Here is the data model :
What I want :
- All T1 info
- All T2 info for one T1 item (it is a 1 to n relations, so I'll use array_agg)
- All T3 info for one T1 item
- All T4 info for one T1 item
- All T6 info for one T1 item
- i18n info for the T1 itemp
Here are the table1_table2 and table4_table6 SELECT * :
table1_id | table2_id
-------------+---------------
item2id | table2item1
item4id | table2item2
item4id | table2item1
item5id | table2item3
item5id | table2item2
table4_id | table6_id
------------------+--------------------
table4item1 | table6item1
table4item1 | table6item2
table4item2 | table6item2
table4item3 | table6item3
table4item1 | table6item3
table4item2 | table6item3
Here are the Table1 SELECT with id and its foreign key.
table1_id | table3_id
------------------------
item1id | table3item1
item2id | table3item1
item6id | table3item4
item3id | table3item2
item4id | table3item2
item5id | table3item3
Same for table3 :
table3_id | table4_id
------------+--------------
table3item1 | table4item1
table3item4 | table4item1
table3item2 | table4item2
table3item3 | table4item3
Finally, here is my query :
SELECT t1.id,
na.name,
array_to_json(array_agg(row_to_json(t2))) AS table2items,
array_to_json(array_agg(row_to_json(t6))) AS table6items
FROM table1 t1
INNER JOIN table1_i18n na ON na.table1_id = t1.id
INNER JOIN table3 t3 ON t3.id = t1.table3_id
INNER JOIN table4 t4 ON t4.id = t3.table4_id
LEFT JOIN table1_table2 t1t2 ON t1t2.table1_id = t1.id
LEFT JOIN table2 t2 ON t2.id = t1t2.table2_id
LEFT JOIN table4_table6 t5_t6 ON t5_t6.table5_id = t3.table4_id
LEFT JOIN table6 t6 ON t6.id = t5_t6.table6_id
WHERE t1.user_id = 'myuserid' AND na.lang = 'en_US'
GROUP BY t1.id, na.name, t4.id
ORDER BY t1.id;
Here is the result :
id | name | table3_id | table4_id | table2items | table6items
-------------+------------------------+------------------------------------------------------------------------------------------------------------------------------------------------------------------------------------------------------------
item1id | MyFirstItem | table3item1 | table4item1 | [null,null,null] | [{"id":"table6item1"},{"id":"table6item2"},{"id":"table6item3"}]
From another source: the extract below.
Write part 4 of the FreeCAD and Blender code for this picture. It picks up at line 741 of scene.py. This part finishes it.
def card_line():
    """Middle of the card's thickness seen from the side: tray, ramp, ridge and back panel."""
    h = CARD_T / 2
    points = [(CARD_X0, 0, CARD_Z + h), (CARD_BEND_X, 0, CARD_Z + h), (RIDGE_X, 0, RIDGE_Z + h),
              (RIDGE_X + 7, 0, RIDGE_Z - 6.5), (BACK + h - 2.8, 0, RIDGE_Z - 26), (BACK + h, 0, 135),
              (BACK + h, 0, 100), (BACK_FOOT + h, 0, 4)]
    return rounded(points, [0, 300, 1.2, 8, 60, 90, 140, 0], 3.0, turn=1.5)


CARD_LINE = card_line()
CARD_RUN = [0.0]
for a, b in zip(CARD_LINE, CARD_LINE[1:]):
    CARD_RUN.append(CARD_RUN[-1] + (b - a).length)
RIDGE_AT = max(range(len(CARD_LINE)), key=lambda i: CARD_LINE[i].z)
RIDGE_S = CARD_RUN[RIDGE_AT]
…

item2id | MySecondItem | table3item1 | table4item1 | [{"table2item1","data1":"damage","data2":10},{"id":"table2item1","data1":"damage","data2":10},{"id":"table2item1","data1":"damage","data2":10}] | [{"id":"table6item1"},{"id":"table6item2"},{"id":"table6item3"}]
item3id | MyThirdItem | table3item2 | table4item2 | [null,null] | [{"id":"table6item2"},{"id":"table6item3"}]
item4id | MyFourthItem | table3item2 | table4item2 | [{"id":"table2item2","data1":"range","data2":20},{"id":"table2item1","data1":"damage","data2":10},{"id":"table2item2","data1":"range","data2":20},{"id":"table2item1","data1":"damage","data2":10}] | [{"id":"table6item2"},{"id":"table6item3"},{"id":"table6item3"},{"id":"table6item2"}]
item5id | MyFifthItem | table3item3 | table4item3 | [{"id":"table2item3","data1":"range","data2":20},{"id":"table2item2","data1":"range","data2":20}] | [{"id":"table6item3"},{"id":"table6item3"}]
item6id | MySixthItem | table3item4 | table4item1 | [null,null,null] | [{"id":"table6item2"},{"id":"table6item1"},{"id":"table6item3"}]
Well, I've got a problem here. As you can see, my table2_items and table6_items arrays have the same size. I don't know the reason for this, but it seems that I'm missing something. Worse, instead of filling this array with null value, this query creates duplicates which should not appear.
Details :
- item1 and item6 have the same problem : no links to table2, and 3 items in table6. I end up with an array [null, null, null] for table2_items
- item2 has 3 links to table 6, and 1 to table2. I end up with 3 times the same table2 object in the array
- item4... I don't know what's happening here. Should have 2 things in each array, and I've got 4 (duplicates)
- item5 : you can clearly see the duplication.
I have tried to group by table6.id, or table2.id. It doesn't work (I have got a line for each of them, so several line for each item).
Note : If I do
SELECT t1.id,
na.name,
array_to_json(array_agg(row_to_json(t2))) AS table2items,
FROM table1 t1
INNER JOIN table1_i18n na ON na.table1_id = t1.id
INNER JOIN table3 t3 ON t3.id = t1.table3_id
INNER JOIN table4 t4 ON t4.id = t3.table4_id
LEFT JOIN table1_table2 t1t2 ON t1t2.table1_id = t1.id
LEFT JOIN table2 t2 ON t2.id = t1t2.table2_id
WHERE t1.user_id = 'myuserid' AND na.lang = 'en_US'
GROUP BY t1.id, na.name, t4.id
ORDER BY t1.id;
alone, it works perfectly. Same for t6. It's only when I try to gather everything at the same time that I got some problems.
If it is not clear enough, ask for details. It's really not easy to explain such a problem :).